Même si certains détails fictifs ont été insérés dans le film, dans son ensemble le récit de ces événements apparaît plutôt vraisemblable, surtout lorsqu’est souligné la vraie signification de ce « silence actif » de Pie XII, interprété par certains historiens comme une forme de passivité ou d’indifférence face au génocide perpétré par les nazis sous ses propres yeux, pour se tenir au-dessus de la mêlée, ne se préoccupant que de préserver cyniquement les intérêts catholiques , par pur intérêt diplomatique.
Au contraire, comme il est montré à la fin du film, selon un témoignage de sœur Pascalina, durant les années brûlantes de la seconde guerre mondiale et de l’ignoble persécution nazie des juifs, dès que le pape eut appris des journaux les détails de la violente réaction d’Hitler après la dure prise de position des évêques hollandais, exprimée dans la célèbre lettre pastorale condamnant « l’impitoyable et injuste traitement réservé aux juifs » qui, sur conseils de l’archevêque d’Utrecht Mgr Johannes de Jong, avait été lue dans toutes les églises le 26 juillet 1942, il est devenu « aussi pâle qu’un mort ».

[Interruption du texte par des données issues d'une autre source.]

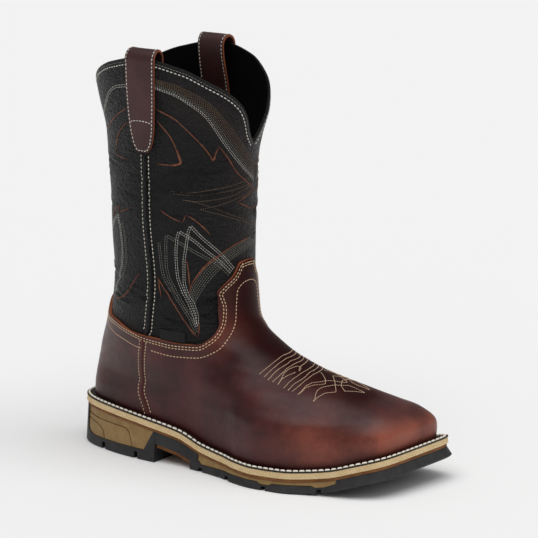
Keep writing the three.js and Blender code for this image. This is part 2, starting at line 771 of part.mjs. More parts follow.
const vampRegion = sidePrism([
  ...seamPoints(beside).slice(0, -1).filter(([, z]) => z < vampEdge[0].up * instepHeight - 4),
  [seamTop.along * bootLength + beside, vampEdge[0].up * instepHeight],
  ...sidePoints(vampEdge).slice(1),
  [2 * bootLength, above], [2 * bootLength, below],
  [footSeam[0].along * bootLength + beside, below],
]);
const counterRegion = sidePrism([
  ...seamPoints(-beside).slice(0, -1).filter(([, z]) => z < vampEdge[0].up * instepHeight - 4),
  [seamTop.along * bootLength - beside, counterEdge[0].up * instepHeight],
  ...sidePoints(counterEdge).slice(1),
  [-above, counterEdge[counterEdge.length - 1].up * instepHeight], [-above, below],
  [footSeam[0].along * bootLength - beside, below],
]);
const seamRegion = sidePrism([
  ...seamPoints(-seamWidth / 2).slice(0, -1),
  [seamTop.along * bootLength - seamWidth / 2, vampEdge[0].up * instepHeight],
  [seamTop.along * bootLength + seamWidth / 2, vampEdge[0].up * instepHeight],
  ...seamPoints(seamWidth / 2).slice(0, -1).reverse(),
  [footSeam[0].along * bootLength + seamWidth / 2, below],
  [footSeam[0].along * bootLength - seamWidth / 2, below],
]);
function halfSpace(side) {
  const box = new THREE.BoxGeometry(4 * bootLength, prismHalf, 4 * shaftHeight);
  box.translate(0, (side * prismHalf) / 2, 0);
  box.deleteAttribute('normal');
  box.deleteAttribute('uv');
  return solidOf(mergeVertices(box));
}
const halves = { lateral: halfSpace(-1), medial: halfSpace(1) };
add('vamp', geometryOfSolid(overlayShell.intersect(vampRegion)), leatherBrown);
add('heel_counter', geometryOfSolid(overlayShell.intersect(counterRegion)), leatherBrown);
for (const side of ['lateral', 'medial']) {
  const ridge = ridgeShell.intersect(seamRegion).intersect(halves[side]);
  add(`foot_seam_${side}`, geometryOfSolid(ridge), leatherBrown);
}

// Piping up each side of the shaft, from the vamp to the tip of the pull strap
const shaftLevels = footLevels.filter((level) => level > 6);
function collarRow(turns, share, offset) {
  return turns.map((turn) => skinPoint(turn, mix(shaftLevel, collarLevel(turn), share), offset));
}
function aboveFoot(offset) {
  return [
    ...shaftLevels.map((level) => shellRow(upperTurns, level, offset)),
    ...collarSteps.map((share) => collarRow(upperTurns, share, offset)),
  ];
}
const shaftShell = (outer) => solidOf(wall(aboveFoot(outer), aboveFoot(clearance), true));
const pipingShell = shaftShell(clearance + pipingHeight);
const strapTip = strapTop - strapLength;
const piping = [
  { along: 0.287, up: 0 },
  { along: 0.295, up: 0.09 },
  { along: 0.303, up: 0.25 },
  { along: 0.297, up: 0.47 },
  { along: 0.289, up: 0.7 },
  { along: 0.287, up: 1 },
];
const pipingFoot = vampEdge[0].up * instepHeight + 1.5 * clearance;
const pipingPoints = (offset) => piping.map(({ along, up }) => [
  along * bootLength + offset, mix(pipingFoot, strapTip - 1, up),
]);
const pipingRegion = sidePrism([
  ...pipingPoints(-pipingWidth / 2),
  ...pipingPoints(pipingWidth / 2).reverse(),
]);
for (const side of ['lateral', 'medial']) {
  const strip = pipingShell.intersect(pipingRegion).intersect(halves[side]);
  add(`side_piping_${side}`, geometryOfSolid(strip), leatherBlack);
}

// Small tab over the vamp's edge on the outer side
const tabFoot = vampEdge[2].up * instepHeight + 2 * clearance;
const tabRegion = sidePrism([
  [tabAt - tabWidth / 2, tabFoot + 1.6], [tabAt + tabWidth / 2, tabFoot],
  [tabAt + tabWidth / 2, tabFoot + tabHeight], [tabAt - tabWidth / 2, tabFoot + tabHeight + 1.6],
]);
const tab = shaftShell(clearance + tabThickness).intersect(tabRegion).intersect(halves.lateral);
add('side_tab', geometryOfSolid(tab), leatherBlack);

// Pull straps: a leg outside the shaft, an arch over the collar and a leg inside, sewn at
// its end. The table gives the outer leg's half width by share of its length.
const strapOutline = [
  { at: 0, half: 0.15 },
  { at: 0.04, half: 0.25 },
  { at: 0.11, half: 0.34 },
  { at: 0.3, half: 0.43 },
  { at: 0.6, half: 0.48 },
  { at: 1, half: 0.5 },
];
const shaftLevelAt = (z) => solve(shaftLevel, topLevel, (level) => lastPoint(Math.PI / 2, level)[2] < z);
function shaftTurnAt(x, level, side) {
  const turn = solve(0, Math.PI, (angle) => lastPoint(angle, level)[0] > x);
  return side * turn;
}
function onShaft(x, z, side, offset) {
  const level = shaftLevelAt(z);
  return skinPoint(shaftTurnAt(x, level, side), level, offset);
}
const strapMiddle = 2 * clearance + strapLeather / 2;
const archStart = strapTop - strapArch;
const archDepth = (strapLoopDepth - strapLeather) / 2;
const archRise = strapArch - strapLeather / 2;
const strapColumns = [-1, -0.5, 0, 0.5, 1];
function strapRows(side, face) {
  const rows = [];
  const legSteps = [0, 0.04, 0.11, 0.2, 0.35, 0.6, 0.8, 1];
  for (const step of legSteps) {
    const z = mix(strapTip, archStart, step);
    const half = read(strapOutline, 'half', step) * strapWidth;
    rows.push(strapColumns.map((c) =>
      onShaft(strapAt + c * half, z, side, strapMiddle + (face * strapLeather) / 2)));
  }
  const archSteps = 8;
  for (let i = 1; i < archSteps; i += 1) {
    const angle = (Math.PI * i) / archSteps;
    rows.push(strapColumns.map((c) => {
      const x = strapAt + (c * strapWidth) / 2;
      const base = onShaft(x, archStart, side, strapMiddle);
      const out = minus(onShaft(x, archStart, side, strapMiddle + 1), base);
      const reach = (archDepth + (face * strapLeather) / 2) * Math.cos(angle) - archDepth;
      const rise = (archRise + (face * strapLeather) / 2) * Math.sin(angle);
      return [base[0] + out[0] * reach, base[1] + out[1] * reach, base[2] + out[2] * reach + rise];
    }));
  }
  const innerMiddle = -upperWall - 2 * clearance - strapLeather / 2;
  const loopMiddle = strapMiddle - 2 * archDepth;
  const innerSteps = [0, 0.25, 0.5, 0.75, 1 - strapSewnLength / strapInnerLength, 1];
  for (const step of innerSteps) {
    const away = 1 - smooth(0, 1 - strapSewnLength / strapInnerLength, step);
    const middle = mix(innerMiddle, loopMiddle, away);
    const z = archStart - step * strapInnerLength;
    rows.push(strapColumns.map((c) =>
      onShaft(strapAt + (c * strapWidth) / 2, z, side, middle - (face * strapLeather) / 2)));
  }
  return rows;
}
for (const [name, side] of [['lateral', -1], ['medial', 1]]) {
  add(`pull_strap_${name}`, wall(strapRows(side, 1), strapRows(side, -1), false), leatherBrown);
}

boot.position.x = -heelRestAt;
export default boot;
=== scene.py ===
"""Western work boot, right foot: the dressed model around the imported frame."""
import math

import bmesh
import bpy
import numpy as np
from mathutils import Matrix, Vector


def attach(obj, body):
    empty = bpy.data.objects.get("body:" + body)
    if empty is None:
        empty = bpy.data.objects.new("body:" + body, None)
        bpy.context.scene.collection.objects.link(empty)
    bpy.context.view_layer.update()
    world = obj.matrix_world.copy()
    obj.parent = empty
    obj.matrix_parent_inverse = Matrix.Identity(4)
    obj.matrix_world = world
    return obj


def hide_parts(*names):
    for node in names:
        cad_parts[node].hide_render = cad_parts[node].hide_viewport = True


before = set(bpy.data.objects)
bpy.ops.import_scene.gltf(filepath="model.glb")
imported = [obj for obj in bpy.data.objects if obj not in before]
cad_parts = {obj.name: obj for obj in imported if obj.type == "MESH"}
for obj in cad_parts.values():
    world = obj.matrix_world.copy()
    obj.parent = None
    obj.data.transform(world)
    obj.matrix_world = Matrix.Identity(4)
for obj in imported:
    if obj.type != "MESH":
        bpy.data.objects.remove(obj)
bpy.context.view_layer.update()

# Sizes in millimetres, measured from the back of the welt as the part's maker does
MM = 0.001
ORIGIN = 54.0
BOOT = 310.0
INSTEP = 110.0
SHAFT = 332.0
SHAFT_DEPTH = 126.0
SHAFT_WIDTH = 98.0
SHAFT_AXIS = 0.297 * BOOT
TOE_WIDTH = 109.0
TOE_SKEW = 8.5
DIP_FRONT = 68.0
DIP_BACK = 33.0
UPPER_INSET = 8.6
WALL = 2.2
LEATHER = 1.9
GAP = 0.3
LAYER_GAP = 0.5
TAU = 2 * math.pi


def curve(at, values):
    """Smooth curve through a table's column, without overshoot between its rows."""
    at = np.asarray(at, float)
    values = np.asarray(values, float)
    steps = np.diff(values) / np.diff(at)
    slope = np.empty_like(values)
    slope[0], slope[-1] = steps[0], steps[-1]
    before, after = steps[:-1], steps[1:]
    total = np.where(before * after > 0, before + after, 1)
    slope[1:-1] = np.where(before * after > 0, 2 * before * after / total, 0)

    def value(x):
        x = np.clip(x, at[0], at[-1])
        i = np.clip(np.searchsorted(at, x, "right") - 1, 0, len(at) - 2)
        span = at[i + 1] - at[i]
        t = (x - at[i]) / span
        rise = values[i + 1] - values[i]
        a = slope[i] * span - rise
        b = rise - slope[i + 1] * span
        return values[i] + t * rise + t * (1 - t) * (a * (1 - t) + b * t)

    return value


def mix(a, b, share):
    return a + (b - a) * share


def smooth(low, high, value):
    t = np.clip((value - low) / (high - low), 0, 1)
    return t * t * (3 - 2 * t)


# Half widths of the sole's outline: along, lateral, medial
OUTLINE = [
    (0.0, 45.0, 43.0),
    (0.1, 45.0, 43.0),
    (0.18, 45.9, 43.3),
    (0.29, 46.6, 41.0),
    (0.4, 45.1, 35.4),
    (0.52, 51.1, 38.2),
    (0.58, 58.0, 44.3),
    (0.645, 62.0, 49.5),
    (0.726, 61.0, 54.0),
    (0.806, 54.5, 57.4),
    (0.887, 50.0, 61.5),
    (1.0, 50.0, 64.0),
]
along, lateral_half, medial_half = zip(*OUTLINE)
lateral_width = curve(along, lateral_half)
medial_width = curve(along, medial_half)

# Height of the welt's top: share of the heel's rise, share of the toe's rise, ground's rise
HEIGHTS = [
    (0.0, 1.15, 0, 0),
    (0.16, 1.02, 0, 0),
    (0.29, 0.83, 0, 0),
    (0.37, 0.62, 0, 0),
    (0.45, 0.215, 0, 0),
    (0.55, 0.05, 0, 0),
    (0.645, 0, 0, 0),
    (0.745, 0, 0.04, 0),
    (0.84, 0, 0.22, 0.16),
    (0.92, 0, 0.65, 0.57),
    (1.0, 0, 1.07, 0.96),
    (1.05, 0, 1.32, 1.2),
]
along, heel_rise, toe_rise, ground_rise = zip(*HEIGHTS)
heel_share = curve(along, heel_rise)
toe_share = curve(along, toe_rise)
ground_share = curve(along, ground_rise)

COLLAR = [
    (0.0, 1.0, 0),
    (0.044, 0.868, 0),
    (0.083, 0.676, 0),
    (0.117, 0.53, 0),
    (0.178, 0.382, 0),
    (0.256, 0.25, 0),
    (0.35, 0.103, 0),
    (0.5, 0, 0),
    (0.65, 0, 0.2),
    (0.744, 0, 0.43),
    (0.833, 0, 0.7),
    (0.917, 0, 0.93),
    (1.0, 0, 1.0),
]
along, dip_front, dip_back = zip(*COLLAR)
front_dip = curve(along, dip_front)
back_dip = curve(along, dip_back)

# Layers of the sole, from the welt's top down
WELT = 1.2
MIDSOLE = 4.2
SLIP = 2.0


def welt_top(x):
    return 17.2 + heel_share(x / BOOT) * 20.5 + toe_share(x / BOOT) * 16.3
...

Pie XII, après l’audience, s’est alors rendu dans la salle à manger et a brulé deux grandes feuilles de papier qu’il avait écrites, s’exclamant : « Je veux bruler ces papiers. Ce sont des protestations contre l’épouvantable persécution des juifs. Le soir, ceux-ci auraient du être diffusés. Mais si la lettre des évêques néerlandais a coûté la vie à 40.000 personnes, la mienne risque de coûter la vie à 200.000 personnes. Il vaut donc mieux ne pas parler par voie officielle et faire en silence, comme je l’ai fait jusqu’à présent, tout ce qui est humainement possible pour ces gens » (Pascalina Lehnert, Pie XII: le privilège de le servir, Milan 1984, pp. 148-149).

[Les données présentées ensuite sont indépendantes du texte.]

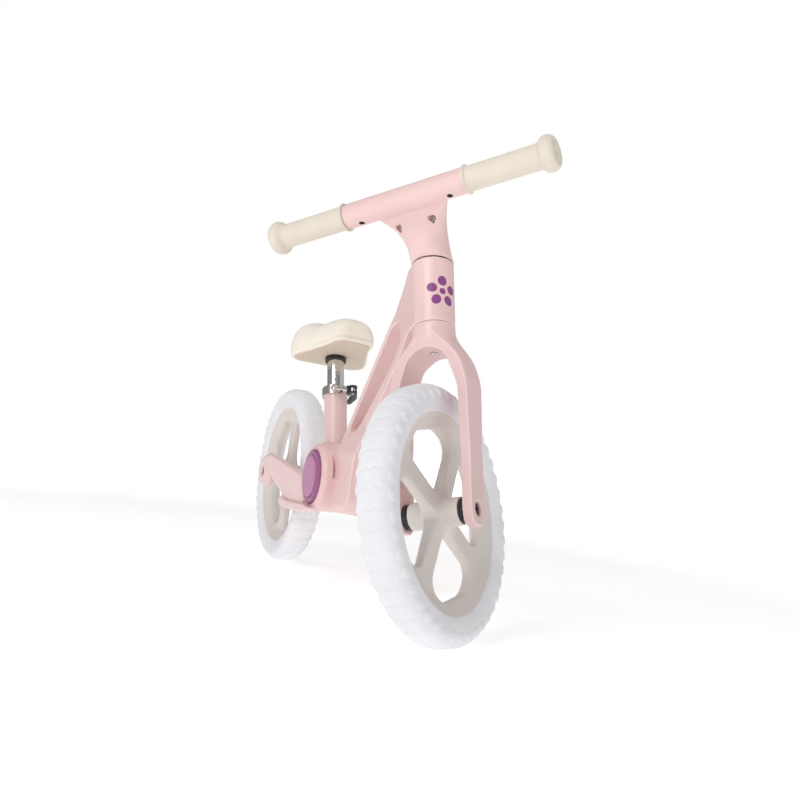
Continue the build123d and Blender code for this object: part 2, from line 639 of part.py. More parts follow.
def left_grip():
    """Soft grip with a thin inner flange and a mushroom end with a dished face."""
    bulb, inner_flange = 20.6, 17.2
    start, neck = SLEEVE_HALF + 0.3, GRIP_END - 21
    outline = Polyline((BAR_RADIUS, start), (inner_flange, start), (inner_flange, start + 2.5),
                       (GRIP_RADIUS, start + 4), (GRIP_RADIUS, neck))
    flare = Spline((GRIP_RADIUS, neck), (18.2, neck + 5.5), (bulb, neck + 12), tangents=[(0.1, 1), (0, 1)])
    cap = TangentArc((bulb, neck + 12), (15.5, GRIP_END), tangent=(0, 1))
    end = Polyline((15.5, GRIP_END), (13.5, GRIP_END - 1.2), (GRIP_BORE, GRIP_END - 1.2),
                   (GRIP_BORE, GRIP_END - 4), (BAR_RADIUS, GRIP_END - 4), (BAR_RADIUS, start))
    grip = revolve(make_face(outline + flare + cap + end), Axis.Y)
    return bar_place * grip


# ---- write every sub-part, each in its place ----

def at_front(pieces):
    """Turn and lift pieces of the steering group into the bike's frame."""
    return [turned_head * piece for piece in pieces]


def at_rear(pieces):
    """Lift pieces of the rear wheel onto its axle."""
    return [Pos(*REAR_AXLE) * piece for piece in pieces]


save("frame", frame_casting())
for side_name, pair in (("cap_ring", both_caps(cap_ring())), ("cap_insert", both_caps(cap_insert()))):
    save(f"right_{side_name}", pair[0])
    save(f"left_{side_name}", pair[1])
save("headset_outer_races", *[straight_head * piece for piece in headset("outer")])
save("headset_balls", *[straight_head * piece for piece in headset("balls")])

save("clamp_collar", clamp_collar())
save("clamp_skewer", skewer())
save("clamp_nut", skewer_nut())
save("clamp_cam_washer", cam_washer())
save("clamp_pivot_barrel", pivot_barrel())
save("clamp_lever", clamp_lever())

save("seatpost", seatpost())
save("seatpost_ring", post_ring())
save("saddle_base", saddle_base())
save("saddle_screws", *saddle_screws())
save("saddle_cushion", saddle_cushion())

save("fork", *at_front([fork_casting()]))
save("steerer_tube", *at_front([steerer()]))
save("crown_screw", *at_front([crown_screw()]))
save("steering_stop_pin", *at_front([stop_pin()]))
save("headset_inner_races", *at_front(headset("inner")))
save("headset_seal", *at_front([headset_seal()]))
save("stem", *at_front([stem()]))
save("stem_pinch_screws", *at_front(pinch_screws()))
save("bar_set_screws", *at_front(set_screws()))
save("handlebar", *at_front([handlebar()]))
left = left_grip()
save("left_grip", *at_front([left]))
save("right_grip", *at_front([mirror(left, about=Plane.XZ)]))

wheels = (("front", at_front, FORK_INNER, FORK_OUTER, FRONT_SPOKE),
          ("rear", at_rear, ARM_INNER, ARM_OUTER, REAR_SPOKE))
for end_name, place, inner_face, outer_face, first_spoke in wheels:
    save(f"{end_name}_wheel", *place([wheel_body(first_spoke)]))
    save(f"{end_name}_tyre", *place([tyre_body()]))
    fixed = {**hub_parts(inner_face), **axle_parts(outer_face)}
    for piece_name, pieces in fixed.items():
        save(f"{end_name}_{piece_name}", *place(pieces))
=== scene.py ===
"""Looks of the balance bike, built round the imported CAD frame.

Metres, x forward, y to the rider's left, z up, origin on the ground under the rear axle.
Cast, moulded and soft parts get their own meshes; small hardware keeps its CAD mesh.
"""
import json
from math import cos, hypot, pi, radians, sin

import bmesh
import bpy
from mathutils import Matrix, Vector


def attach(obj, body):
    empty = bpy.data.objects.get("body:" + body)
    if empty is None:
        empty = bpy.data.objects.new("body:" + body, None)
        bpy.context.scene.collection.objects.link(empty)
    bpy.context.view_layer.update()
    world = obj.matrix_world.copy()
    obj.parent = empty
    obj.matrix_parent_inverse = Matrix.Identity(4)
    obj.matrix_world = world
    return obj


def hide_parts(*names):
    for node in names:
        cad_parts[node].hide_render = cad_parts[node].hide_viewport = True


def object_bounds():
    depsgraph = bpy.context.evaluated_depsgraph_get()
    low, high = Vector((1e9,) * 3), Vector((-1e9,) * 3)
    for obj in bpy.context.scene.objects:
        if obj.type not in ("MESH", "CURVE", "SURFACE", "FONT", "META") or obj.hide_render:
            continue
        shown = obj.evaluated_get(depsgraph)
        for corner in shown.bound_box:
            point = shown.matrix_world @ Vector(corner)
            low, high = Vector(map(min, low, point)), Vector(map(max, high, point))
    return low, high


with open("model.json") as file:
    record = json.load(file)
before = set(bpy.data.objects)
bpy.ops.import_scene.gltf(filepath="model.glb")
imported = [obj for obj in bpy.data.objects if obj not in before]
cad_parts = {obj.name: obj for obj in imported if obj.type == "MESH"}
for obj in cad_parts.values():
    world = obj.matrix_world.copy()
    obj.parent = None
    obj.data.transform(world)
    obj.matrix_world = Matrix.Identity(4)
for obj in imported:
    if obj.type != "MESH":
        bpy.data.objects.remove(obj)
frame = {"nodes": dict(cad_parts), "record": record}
cad_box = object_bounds()

MM = 0.001
joints = {joint["name"]: joint for joint in frame["record"]["behaviour"]["joints"]}
slot_of = {part["node"]: part["material_slot"] for part in frame["record"]["subparts"]}
bodies = frame["record"]["behaviour"]["bodies"]
body_of = {node: body for body, nodes in bodies.items() for node in nodes}

# ---- driving sizes, as in the CAD ----
WHEEL_RADIUS = 145 * MM
TYRE_HALF = 20.6 * MM
TYRE_CORNER = 15 * MM              # radius of the tyre's shoulders
RIM_RADIUS = 113 * MM
RIM_HALF = 15.8 * MM
HEAD_RADIUS = 25.4 * MM
EMBLEM_ALONG = 260 * MM            # along the steering axis from the front axle
SADDLE_TILT = radians(15.6)        # slope of the saddle's underside
SADDLE_TURN = radians(5)           # the saddle's turn on its post, nose to the left
SADDLE_REAR = -40 * MM             # plan of the saddle's base, from the post's axis
SADDLE_NOSE = 70 * MM
REAR_HALF = 57.5 * MM
NOSE_HALF = 25 * MM
OVERHANG = 6.5 * MM
WING_OVERHANG = 4.5 * MM
SADDLE_TOP = 391 * MM              # height of the cushion's crown above the ground
SEAT_BASE = Vector((244.4, 0, 145)) * MM
SEAT_LEAN = radians(20)
POST_TOP = 203.8 * MM


# ---- frames of reference ----

def axes_at(origin, lateral, upward):
    """A matrix whose y is lateral and whose z is upward, as nearly as the two allow."""
    y = Vector(lateral).normalized()
    x = y.cross(Vector(upward)).normalized()
    z = x.cross(y)
    return Matrix.Translation(origin) @ Matrix((x, y, z)).transposed().to_4x4()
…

Il paraît toutefois invraisemblable – comme relaté dans le film – que le pape ait remis à une sœur la lettre de démissions qu’il avait préparée au cas où il aurait fini dans les mains d’Hitler. D’autres passages du film, plus romancés, ne reflètent pas tout à fait la réalité, comme à la fin, où l’on voit la sœur bavaroise en train de discuter avec le pape Pie XII, qui est sur le point de mourir, et qui se serait demandé si le sens de ses « silences » auraient un jour été compris, alors qu’en réalité c’est au nonce apostolique à Istanbul, Mgr Roncalli, futur pape Jean XXIII, que Pie XII, en octobre 1941, a demandé avec angoisse « si le silence relatif au à la conduite du nazisme n’aurait pas été mal jugé ».
Tout compte fait, on peut en conclure que, malgré quelque petit lapsus, ce film a eu au moins le mérite de reproposer à l’attention du grand public un événement historique qui, au lieu de privilégier une reconstruction plus désenchantée et sans préjugés, a donné jadis parfois prétexte à d’aspres invectives politiques et idéologiques, à des encensements ou exaltations sans raisons.